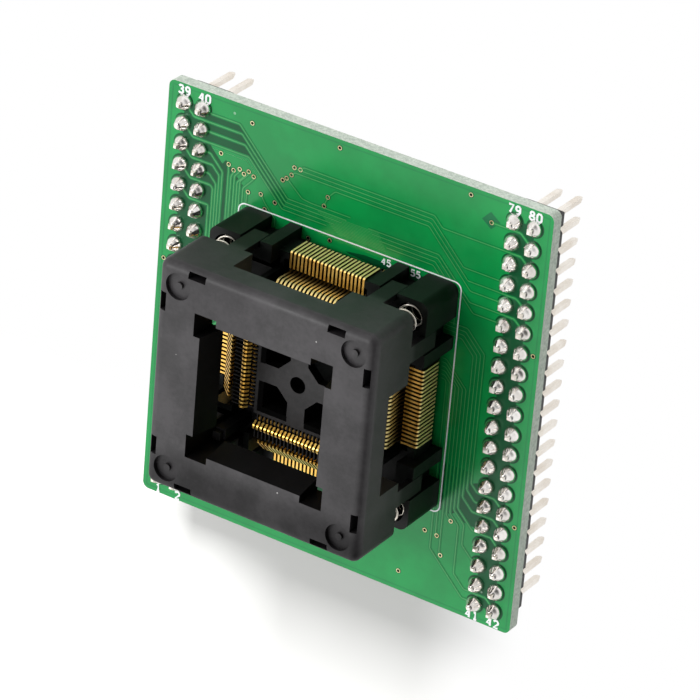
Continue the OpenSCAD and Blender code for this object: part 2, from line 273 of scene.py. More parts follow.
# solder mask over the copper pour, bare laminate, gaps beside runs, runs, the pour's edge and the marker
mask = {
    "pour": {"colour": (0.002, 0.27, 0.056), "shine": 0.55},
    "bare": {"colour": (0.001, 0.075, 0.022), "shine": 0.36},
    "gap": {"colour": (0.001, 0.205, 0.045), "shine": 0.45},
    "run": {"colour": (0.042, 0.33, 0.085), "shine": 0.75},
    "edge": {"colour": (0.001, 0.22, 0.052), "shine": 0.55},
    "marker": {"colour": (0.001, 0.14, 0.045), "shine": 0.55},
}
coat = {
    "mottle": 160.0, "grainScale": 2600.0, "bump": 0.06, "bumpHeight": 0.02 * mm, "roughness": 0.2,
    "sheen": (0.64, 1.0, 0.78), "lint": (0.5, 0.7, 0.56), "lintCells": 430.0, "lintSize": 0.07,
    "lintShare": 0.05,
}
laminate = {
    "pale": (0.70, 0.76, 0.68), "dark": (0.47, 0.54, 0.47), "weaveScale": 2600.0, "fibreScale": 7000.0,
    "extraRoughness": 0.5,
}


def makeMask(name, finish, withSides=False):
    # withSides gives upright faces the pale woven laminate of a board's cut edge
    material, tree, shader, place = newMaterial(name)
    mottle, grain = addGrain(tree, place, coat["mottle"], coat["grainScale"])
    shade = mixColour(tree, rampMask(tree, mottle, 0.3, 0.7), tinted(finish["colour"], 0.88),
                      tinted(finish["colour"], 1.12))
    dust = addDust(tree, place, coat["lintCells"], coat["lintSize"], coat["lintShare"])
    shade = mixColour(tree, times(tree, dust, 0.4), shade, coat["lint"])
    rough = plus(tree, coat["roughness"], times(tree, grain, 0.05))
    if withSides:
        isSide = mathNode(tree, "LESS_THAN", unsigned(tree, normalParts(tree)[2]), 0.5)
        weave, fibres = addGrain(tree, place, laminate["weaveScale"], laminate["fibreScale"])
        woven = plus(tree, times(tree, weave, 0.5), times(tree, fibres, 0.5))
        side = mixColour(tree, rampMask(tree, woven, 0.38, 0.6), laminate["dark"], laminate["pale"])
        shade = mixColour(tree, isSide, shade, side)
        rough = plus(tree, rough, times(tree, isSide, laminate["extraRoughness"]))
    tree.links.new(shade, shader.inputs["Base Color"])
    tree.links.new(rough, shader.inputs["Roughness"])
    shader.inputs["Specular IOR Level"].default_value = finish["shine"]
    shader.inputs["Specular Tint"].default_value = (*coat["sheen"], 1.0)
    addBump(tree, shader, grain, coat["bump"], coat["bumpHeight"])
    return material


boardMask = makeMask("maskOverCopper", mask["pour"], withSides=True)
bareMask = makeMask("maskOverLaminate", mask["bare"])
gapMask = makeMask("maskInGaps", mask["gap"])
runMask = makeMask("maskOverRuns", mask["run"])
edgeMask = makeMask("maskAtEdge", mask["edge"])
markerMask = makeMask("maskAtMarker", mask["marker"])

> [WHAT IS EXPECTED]
Each line above must be printed exactly as it appears.

> [FULL SOLUTION]
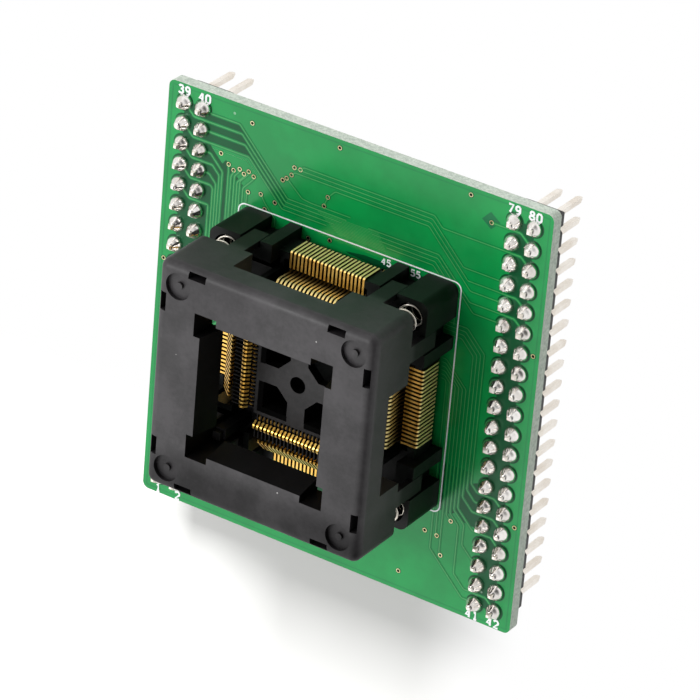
Continue the OpenSCAD and Blender code for this object: part 2, from line 273 of scene.py. More parts follow.
# solder mask over the copper pour, bare laminate, gaps beside runs, runs, the pour's edge and the marker
mask = {
    "pour": {"colour": (0.002, 0.27, 0.056), "shine": 0.55},
    "bare": {"colour": (0.001, 0.075, 0.022), "shine": 0.36},
    "gap": {"colour": (0.001, 0.205, 0.045), "shine": 0.45},
    "run": {"colour": (0.042, 0.33, 0.085), "shine": 0.75},
    "edge": {"colour": (0.001, 0.22, 0.052), "shine": 0.55},
    "marker": {"colour": (0.001, 0.14, 0.045), "shine": 0.55},
}
coat = {
    "mottle": 160.0, "grainScale": 2600.0, "bump": 0.06, "bumpHeight": 0.02 * mm, "roughness": 0.2,
    "sheen": (0.64, 1.0, 0.78), "lint": (0.5, 0.7, 0.56), "lintCells": 430.0, "lintSize": 0.07,
    "lintShare": 0.05,
}
laminate = {
    "pale": (0.70, 0.76, 0.68), "dark": (0.47, 0.54, 0.47), "weaveScale": 2600.0, "fibreScale": 7000.0,
    "extraRoughness": 0.5,
}


def makeMask(name, finish, withSides=False):
    # withSides gives upright faces the pale woven laminate of a board's cut edge
    material, tree, shader, place = newMaterial(name)
    mottle, grain = addGrain(tree, place, coat["mottle"], coat["grainScale"])
    shade = mixColour(tree, rampMask(tree, mottle, 0.3, 0.7), tinted(finish["colour"], 0.88),
                      tinted(finish["colour"], 1.12))
    dust = addDust(tree, place, coat["lintCells"], coat["lintSize"], coat["lintShare"])
    shade = mixColour(tree, times(tree, dust, 0.4), shade, coat["lint"])
    rough = plus(tree, coat["roughness"], times(tree, grain, 0.05))
    if withSides:
        isSide = mathNode(tree, "LESS_THAN", unsigned(tree, normalParts(tree)[2]), 0.5)
        weave, fibres = addGrain(tree, place, laminate["weaveScale"], laminate["fibreScale"])
        woven = plus(tree, times(tree, weave, 0.5), times(tree, fibres, 0.5))
        side = mixColour(tree, rampMask(tree, woven, 0.38, 0.6), laminate["dark"], laminate["pale"])
        shade = mixColour(tree, isSide, shade, side)
        rough = plus(tree, rough, times(tree, isSide, laminate["extraRoughness"]))
    tree.links.new(shade, shader.inputs["Base Color"])
    tree.links.new(rough, shader.inputs["Roughness"])
    shader.inputs["Specular IOR Level"].default_value = finish["shine"]
    shader.inputs["Specular Tint"].default_value = (*coat["sheen"], 1.0)
    addBump(tree, shader, grain, coat["bump"], coat["bumpHeight"])
    return material


boardMask = makeMask("maskOverCopper", mask["pour"], withSides=True)
bareMask = makeMask("maskOverLaminate", mask["bare"])
gapMask = makeMask("maskInGaps", mask["gap"])
runMask = makeMask("maskOverRuns", mask["run"])
edgeMask = makeMask("maskAtEdge", mask["edge"])
markerMask = makeMask("maskAtMarker", mask["marker"])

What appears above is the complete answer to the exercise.